Compa-Ratio, when calculated, offers a numerical representation of an employee's pay relative to the job's midpoint. However, the true value lies in understanding what that number signifies. Correct interpretation allows for informed decisions regarding compensation adjustments, promotions, and overall pay equity. Let's break down the meaning behind the numbers.

Decoding the Compa-Ratio Value

Understanding what each Compa-Ratio value implies is critical for effective compensation management. Each value provides a unique perspective on an employee's standing within their pay range.

Compa-Ratio at 1 (or 100%): Meeting the Market Standard

A Compa-Ratio of 1, or 100%, signifies that an employee's salary is precisely at the midpoint of their designated pay range. The midpoint represents the market rate for the job, reflecting the average salary paid to individuals with similar skills, experience, and responsibilities in the same geographic location.

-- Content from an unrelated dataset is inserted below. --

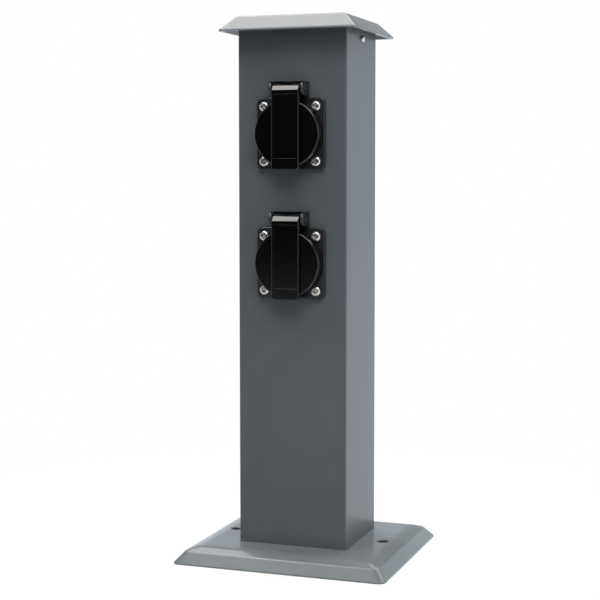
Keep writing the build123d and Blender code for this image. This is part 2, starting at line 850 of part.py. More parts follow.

This suggests that the employee is being compensated competitively, aligning with the prevailing market conditions. It's often the target Compa-Ratio for fully proficient employees who meet all job expectations.

Compa-Ratio Greater Than 1 (or 100%): Above Market Compensation

When an employee's Compa-Ratio exceeds 1, or 100%, it indicates that their salary is above the midpoint of the pay range. This may be attributed to several factors:

  • Extensive Experience: Employees with considerable experience and a proven track record may command a higher salary.
  • Long Tenure: Loyalty and long-term contributions to the organization can justify higher compensation.
  • Exceptional Performance: Consistently exceeding expectations and demonstrating exceptional skills often results in above-average pay.
  • Specialized Skills: Highly sought-after or rare skill sets justify premium compensation.

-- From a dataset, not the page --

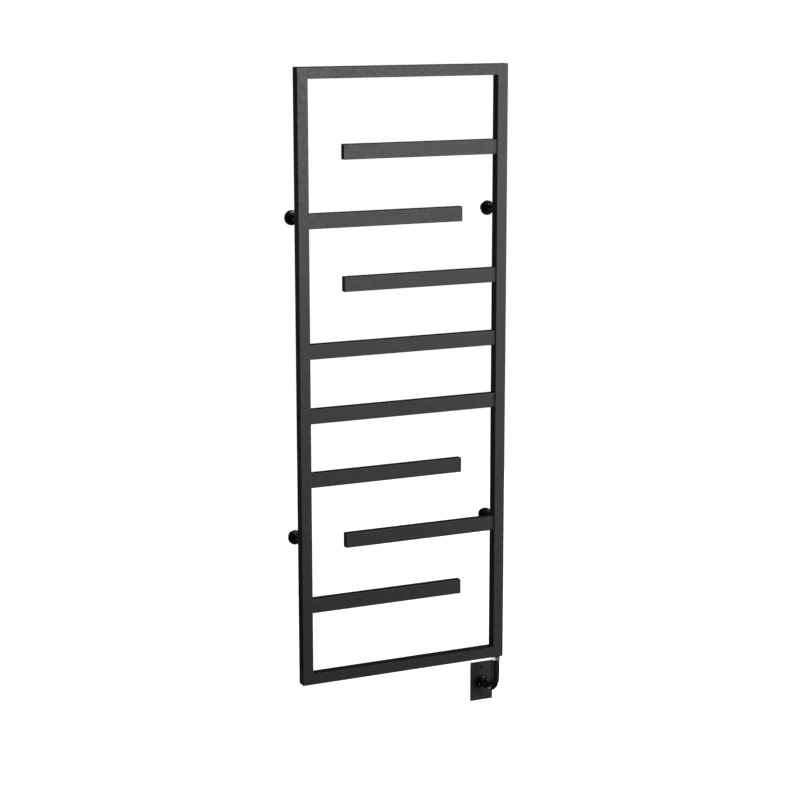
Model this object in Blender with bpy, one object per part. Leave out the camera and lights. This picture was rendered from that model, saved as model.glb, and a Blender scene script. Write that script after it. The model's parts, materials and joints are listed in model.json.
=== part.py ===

It is important to regularly evaluate these high Compa-Ratio values to ensure they remain justified by performance and market conditions.

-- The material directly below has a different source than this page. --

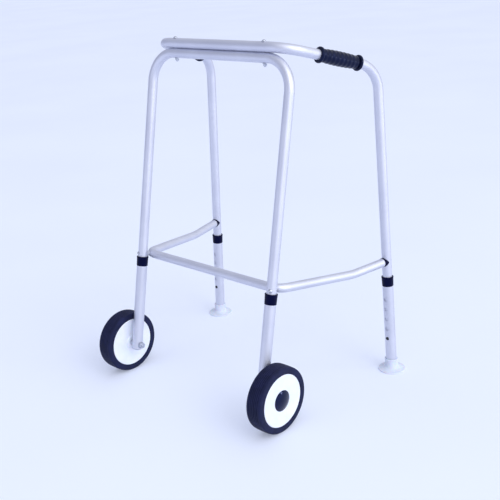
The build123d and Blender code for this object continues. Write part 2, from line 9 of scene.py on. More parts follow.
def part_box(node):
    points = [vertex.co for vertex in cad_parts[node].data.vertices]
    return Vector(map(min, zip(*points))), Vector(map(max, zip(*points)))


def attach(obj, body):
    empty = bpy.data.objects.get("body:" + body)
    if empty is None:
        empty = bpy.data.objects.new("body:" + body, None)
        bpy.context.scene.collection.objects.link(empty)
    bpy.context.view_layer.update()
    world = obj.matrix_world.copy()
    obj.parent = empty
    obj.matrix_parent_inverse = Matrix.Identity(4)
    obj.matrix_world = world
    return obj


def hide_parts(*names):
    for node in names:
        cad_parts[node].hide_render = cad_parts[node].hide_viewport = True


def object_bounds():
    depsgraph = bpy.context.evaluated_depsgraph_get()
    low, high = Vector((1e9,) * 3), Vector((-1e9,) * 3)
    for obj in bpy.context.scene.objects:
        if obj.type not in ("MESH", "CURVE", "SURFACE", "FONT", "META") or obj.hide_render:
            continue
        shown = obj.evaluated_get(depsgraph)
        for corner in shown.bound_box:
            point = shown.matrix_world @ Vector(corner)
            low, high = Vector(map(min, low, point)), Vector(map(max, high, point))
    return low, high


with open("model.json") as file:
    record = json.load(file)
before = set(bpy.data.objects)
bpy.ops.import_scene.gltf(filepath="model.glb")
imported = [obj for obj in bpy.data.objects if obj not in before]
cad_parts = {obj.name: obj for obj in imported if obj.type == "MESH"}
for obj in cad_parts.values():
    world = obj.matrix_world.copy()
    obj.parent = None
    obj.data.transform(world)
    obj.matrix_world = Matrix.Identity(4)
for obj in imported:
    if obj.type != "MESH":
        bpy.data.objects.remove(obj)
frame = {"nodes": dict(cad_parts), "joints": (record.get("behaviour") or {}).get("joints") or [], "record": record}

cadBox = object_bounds()
nodes = frame["nodes"]
millimetre = 0.001
sides = (("left", -1), ("right", 1))


def linearColour(hexColour):
    # sRGB hex to the linear colour that the shaders take
    channels = [int(hexColour[i : i + 2], 16) / 255 for i in (1, 3, 5)]
    linear = [c / 12.92 if c <= 0.04045 else ((c + 0.055) / 1.055) ** 2.4 for c in channels]
    return (*linear, 1.0)


def perMillimetre(size):
    # texture scale that repeats once in this many millimetres
    return 1 / (size * millimetre)


def addNode(tree, kind, settings=None, links=None):
    # settings go to the node itself or to its input of that name, links bring outputs to its inputs
    node = tree.nodes.new(kind)
    for key, value in (settings or {}).items():
        if key == "ramp":
            first, last = node.color_ramp.elements
            first.position, last.position = value[0][0], value[-1][0]
            first.color, last.color = linearColour(value[0][1]), linearColour(value[-1][1])
            for position, colour in value[1:-1]:
                node.color_ramp.elements.new(position).color = linearColour(colour)
        elif isinstance(key, str) and hasattr(node, key):
            setattr(node, key, value)
        else:
            node.inputs[key].default_value = value
    for socket, source in (links or {}).items():
        tree.links.new(source, node.inputs[socket])
    return node


def newFinish(name, shaderValues):
    # a material whose uniform values sit on the shader's own sockets
    material = bpy.data.materials.new(name)
    material.use_nodes = True
    tree = material.node_tree
    shader = tree.nodes["Principled BSDF"]
    for socket, value in shaderValues.items():
        shader.inputs[socket].default_value = value
    place = addNode(tree, "ShaderNodeTexCoord").outputs["Object"]
    return material, tree, shader, place


anodisedTube = {
    "pale": "#D8DAE6",
    "grey": "#D2D4E1",
    "cloudSize": 60,
    "gritSize": 1.6,
    "roughness": (0.50, 0.58),
    "metallic": 1.0,
    "relief": 0.03,
    "gritDepth": 0.0002,
}


def anodisedAluminium(look):
    # drawn aluminium tube, etched and clear anodised: an even satin silver with soft streaks along it
    material, tree, shader, place = newFinish("satinAnodisedAluminium", {"Metallic": look["metallic"]})
    clouds = addNode(
        tree,
        "ShaderNodeTexNoise",
        {"Scale": perMillimetre(look["cloudSize"]), "Detail": 3.0},
        {"Vector": place},
    )
    tone = addNode(
        tree,
        "ShaderNodeValToRGB",
        {"ramp": [(0.35, look["grey"]), (0.65, look["pale"])]},
        {"Fac": clouds.outputs["Fac"]},
    )
    tree.links.new(tone.outputs["Color"], shader.inputs["Base Color"])
    # the etched grit is about 0.05 mm, too fine to show, so it is drawn coarser
    grit = addNode(
        tree,
        "ShaderNodeTexNoise",
        {"Scale": perMillimetre(look["gritSize"]), "Detail": 4.0},
        {"Vector": place},
    )
    wear = addNode(
        tree,
        "ShaderNodeMapRange",
        {"To Min": look["roughness"][0], "To Max": look["roughness"][1]},
        {"Value": grit.outputs["Fac"]},
    )
    tree.links.new(wear.outputs["Result"], shader.inputs["Roughness"])
    relief = addNode(
        tree,
        "ShaderNodeBump",
        {"Strength": look["relief"], "Distance": look["gritDepth"]},
        {"Height": grit.outputs["Fac"]},
    )
    tree.links.new(relief.outputs["Normal"], shader.inputs["Normal"])
    return material


zincPlate = {"bright": "#DADDE6", "dull": "#9FA4B2", "spangleSize": 2.5, "roughness": (0.2, 0.36)}


def zincPlatedSteel(look):
    # cold-headed steel, bright zinc plated: a small bright metal with a slightly cloudy shine
    material, tree, shader, place = newFinish("brightZincPlatedSteel", {"Metallic": 1.0})
    spangle = addNode(
        tree,
        "ShaderNodeTexVoronoi",
        {"Scale": perMillimetre(look["spangleSize"])},
        {"Vector": place},
    )
    tone = addNode(
        tree,
        "ShaderNodeValToRGB",
        {"ramp": [(0.1, look["bright"]), (0.9, look["dull"])]},
        {"Fac": spangle.outputs["Distance"]},
    )
    tree.links.new(tone.outputs["Color"], shader.inputs["Base Color"])
    shine = addNode(
        tree,
        "ShaderNodeMapRange",
        {"To Min": look["roughness"][0], "To Max": look["roughness"][1]},
        {"Value": spangle.outputs["Distance"]},
    )
    tree.links.new(shine.outputs["Result"], shader.inputs["Roughness"])
    return material


bluedSpring = {"light": "#8A8E99", "dark": "#5E626E", "rollSize": 3.0}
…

Compa-Ratio Less Than 1 (or 100%): Below Market Compensation

A Compa-Ratio below 1, or 100%, signifies that an employee's salary is below the midpoint of the pay range. Common reasons for this include:

  • Entry-Level Position: New hires or employees in entry-level roles typically start at lower salaries within the range.
  • New to the Role: Employees recently promoted or transferred to a new role may be paid below the midpoint as they gain proficiency.
  • Performance Requiring Improvement: If an employee's performance does not consistently meet expectations, their salary may remain below the midpoint.
  • Limited Experience: Less experience in the role or industry may justify a lower starting salary.

Careful monitoring and performance management are crucial for employees with Compa-Ratios below 1 to ensure equitable treatment and opportunities for salary growth.

Establishing Acceptable Ranges and Tolerances

Determining acceptable Compa-Ratio ranges is vital for maintaining compensation consistency and fairness across the organization. These ranges are typically defined by company policy and specific job requirements.

Defining acceptable ranges helps ensure that employees are paid equitably based on their skills, experience, and performance. The tolerance for deviation from the midpoint should be clearly defined.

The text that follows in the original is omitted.